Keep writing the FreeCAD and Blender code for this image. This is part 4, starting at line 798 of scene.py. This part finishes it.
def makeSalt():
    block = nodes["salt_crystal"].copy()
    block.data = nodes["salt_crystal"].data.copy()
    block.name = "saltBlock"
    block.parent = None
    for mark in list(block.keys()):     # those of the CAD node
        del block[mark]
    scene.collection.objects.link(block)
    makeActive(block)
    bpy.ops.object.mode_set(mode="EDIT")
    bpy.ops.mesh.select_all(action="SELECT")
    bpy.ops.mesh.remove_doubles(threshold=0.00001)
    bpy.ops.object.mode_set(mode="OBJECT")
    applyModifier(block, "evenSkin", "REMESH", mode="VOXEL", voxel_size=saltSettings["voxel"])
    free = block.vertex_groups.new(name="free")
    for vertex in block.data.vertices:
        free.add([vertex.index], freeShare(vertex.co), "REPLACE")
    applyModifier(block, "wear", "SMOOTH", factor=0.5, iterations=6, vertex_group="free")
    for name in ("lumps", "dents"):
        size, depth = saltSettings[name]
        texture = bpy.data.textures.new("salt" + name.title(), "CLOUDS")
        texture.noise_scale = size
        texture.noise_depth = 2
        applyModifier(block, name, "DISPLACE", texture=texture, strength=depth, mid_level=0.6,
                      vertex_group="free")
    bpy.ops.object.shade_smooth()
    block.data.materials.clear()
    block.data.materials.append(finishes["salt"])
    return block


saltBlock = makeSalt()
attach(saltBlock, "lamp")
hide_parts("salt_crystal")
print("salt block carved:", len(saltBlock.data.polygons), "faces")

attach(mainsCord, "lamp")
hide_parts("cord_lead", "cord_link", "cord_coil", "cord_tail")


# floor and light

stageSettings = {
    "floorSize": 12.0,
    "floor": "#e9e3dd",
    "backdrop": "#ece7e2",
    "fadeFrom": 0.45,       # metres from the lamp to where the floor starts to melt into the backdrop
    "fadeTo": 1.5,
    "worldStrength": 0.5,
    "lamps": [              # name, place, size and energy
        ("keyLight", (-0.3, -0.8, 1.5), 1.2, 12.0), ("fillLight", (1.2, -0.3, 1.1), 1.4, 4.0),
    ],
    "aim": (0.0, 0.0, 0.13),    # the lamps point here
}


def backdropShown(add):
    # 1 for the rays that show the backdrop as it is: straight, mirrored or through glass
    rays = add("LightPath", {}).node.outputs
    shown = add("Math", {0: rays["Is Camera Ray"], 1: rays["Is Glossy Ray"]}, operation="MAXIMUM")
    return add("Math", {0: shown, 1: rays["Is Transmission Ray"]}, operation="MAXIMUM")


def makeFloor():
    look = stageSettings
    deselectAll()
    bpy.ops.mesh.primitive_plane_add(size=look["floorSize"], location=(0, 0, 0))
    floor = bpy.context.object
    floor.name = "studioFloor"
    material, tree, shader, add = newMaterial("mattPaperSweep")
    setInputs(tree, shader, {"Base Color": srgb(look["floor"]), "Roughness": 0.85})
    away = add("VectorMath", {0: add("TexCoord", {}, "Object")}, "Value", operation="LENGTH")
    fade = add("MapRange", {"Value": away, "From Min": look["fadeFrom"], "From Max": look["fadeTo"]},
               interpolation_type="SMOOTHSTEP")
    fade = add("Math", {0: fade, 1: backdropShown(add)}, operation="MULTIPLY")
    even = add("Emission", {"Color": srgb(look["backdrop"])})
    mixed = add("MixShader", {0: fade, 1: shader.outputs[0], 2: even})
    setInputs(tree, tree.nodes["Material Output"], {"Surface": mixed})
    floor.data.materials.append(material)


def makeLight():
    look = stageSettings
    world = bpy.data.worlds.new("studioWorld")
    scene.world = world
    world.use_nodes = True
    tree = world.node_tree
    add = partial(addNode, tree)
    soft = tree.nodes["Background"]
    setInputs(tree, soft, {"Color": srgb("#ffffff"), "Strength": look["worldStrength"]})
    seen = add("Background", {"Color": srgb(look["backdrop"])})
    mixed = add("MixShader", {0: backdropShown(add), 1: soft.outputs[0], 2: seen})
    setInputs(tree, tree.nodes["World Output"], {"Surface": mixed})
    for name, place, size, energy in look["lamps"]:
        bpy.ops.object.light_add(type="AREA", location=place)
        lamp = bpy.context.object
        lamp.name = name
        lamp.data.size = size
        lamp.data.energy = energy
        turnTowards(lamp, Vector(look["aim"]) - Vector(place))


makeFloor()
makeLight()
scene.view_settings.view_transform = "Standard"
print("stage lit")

• REQUEST:
Using the data above, return each line exactly as written.

• WRITTEN RESPONSE:
Keep writing the FreeCAD and Blender code for this image. This is part 4, starting at line 798 of scene.py. This part finishes it.
def makeSalt():
    block = nodes["salt_crystal"].copy()
    block.data = nodes["salt_crystal"].data.copy()
    block.name = "saltBlock"
    block.parent = None
    for mark in list(block.keys()):     # those of the CAD node
        del block[mark]
    scene.collection.objects.link(block)
    makeActive(block)
    bpy.ops.object.mode_set(mode="EDIT")
    bpy.ops.mesh.select_all(action="SELECT")
    bpy.ops.mesh.remove_doubles(threshold=0.00001)
    bpy.ops.object.mode_set(mode="OBJECT")
    applyModifier(block, "evenSkin", "REMESH", mode="VOXEL", voxel_size=saltSettings["voxel"])
    free = block.vertex_groups.new(name="free")
    for vertex in block.data.vertices:
        free.add([vertex.index], freeShare(vertex.co), "REPLACE")
    applyModifier(block, "wear", "SMOOTH", factor=0.5, iterations=6, vertex_group="free")
    for name in ("lumps", "dents"):
        size, depth = saltSettings[name]
        texture = bpy.data.textures.new("salt" + name.title(), "CLOUDS")
        texture.noise_scale = size
        texture.noise_depth = 2
        applyModifier(block, name, "DISPLACE", texture=texture, strength=depth, mid_level=0.6,
                      vertex_group="free")
    bpy.ops.object.shade_smooth()
    block.data.materials.clear()
    block.data.materials.append(finishes["salt"])
    return block


saltBlock = makeSalt()
attach(saltBlock, "lamp")
hide_parts("salt_crystal")
print("salt block carved:", len(saltBlock.data.polygons), "faces")

attach(mainsCord, "lamp")
hide_parts("cord_lead", "cord_link", "cord_coil", "cord_tail")


# floor and light

stageSettings = {
    "floorSize": 12.0,
    "floor": "#e9e3dd",
    "backdrop": "#ece7e2",
    "fadeFrom": 0.45,       # metres from the lamp to where the floor starts to melt into the backdrop
    "fadeTo": 1.5,
    "worldStrength": 0.5,
    "lamps": [              # name, place, size and energy
        ("keyLight", (-0.3, -0.8, 1.5), 1.2, 12.0), ("fillLight", (1.2, -0.3, 1.1), 1.4, 4.0),
    ],
    "aim": (0.0, 0.0, 0.13),    # the lamps point here
}


def backdropShown(add):
    # 1 for the rays that show the backdrop as it is: straight, mirrored or through glass
    rays = add("LightPath", {}).node.outputs
    shown = add("Math", {0: rays["Is Camera Ray"], 1: rays["Is Glossy Ray"]}, operation="MAXIMUM")
    return add("Math", {0: shown, 1: rays["Is Transmission Ray"]}, operation="MAXIMUM")


def makeFloor():
    look = stageSettings
    deselectAll()
    bpy.ops.mesh.primitive_plane_add(size=look["floorSize"], location=(0, 0, 0))
    floor = bpy.context.object
    floor.name = "studioFloor"
    material, tree, shader, add = newMaterial("mattPaperSweep")
    setInputs(tree, shader, {"Base Color": srgb(look["floor"]), "Roughness": 0.85})
    away = add("VectorMath", {0: add("TexCoord", {}, "Object")}, "Value", operation="LENGTH")
    fade = add("MapRange", {"Value": away, "From Min": look["fadeFrom"], "From Max": look["fadeTo"]},
               interpolation_type="SMOOTHSTEP")
    fade = add("Math", {0: fade, 1: backdropShown(add)}, operation="MULTIPLY")
    even = add("Emission", {"Color": srgb(look["backdrop"])})
    mixed = add("MixShader", {0: fade, 1: shader.outputs[0], 2: even})
    setInputs(tree, tree.nodes["Material Output"], {"Surface": mixed})
    floor.data.materials.append(material)


def makeLight():
    look = stageSettings
    world = bpy.data.worlds.new("studioWorld")
    scene.world = world
    world.use_nodes = True
    tree = world.node_tree
    add = partial(addNode, tree)
    soft = tree.nodes["Background"]
    setInputs(tree, soft, {"Color": srgb("#ffffff"), "Strength": look["worldStrength"]})
    seen = add("Background", {"Color": srgb(look["backdrop"])})
    mixed = add("MixShader", {0: backdropShown(add), 1: soft.outputs[0], 2: seen})
    setInputs(tree, tree.nodes["World Output"], {"Surface": mixed})
    for name, place, size, energy in look["lamps"]:
        bpy.ops.object.light_add(type="AREA", location=place)
        lamp = bpy.context.object
        lamp.name = name
        lamp.data.size = size
        lamp.data.energy = energy
        turnTowards(lamp, Vector(look["aim"]) - Vector(place))


makeFloor()
makeLight()
scene.view_settings.view_transform = "Standard"
print("stage lit")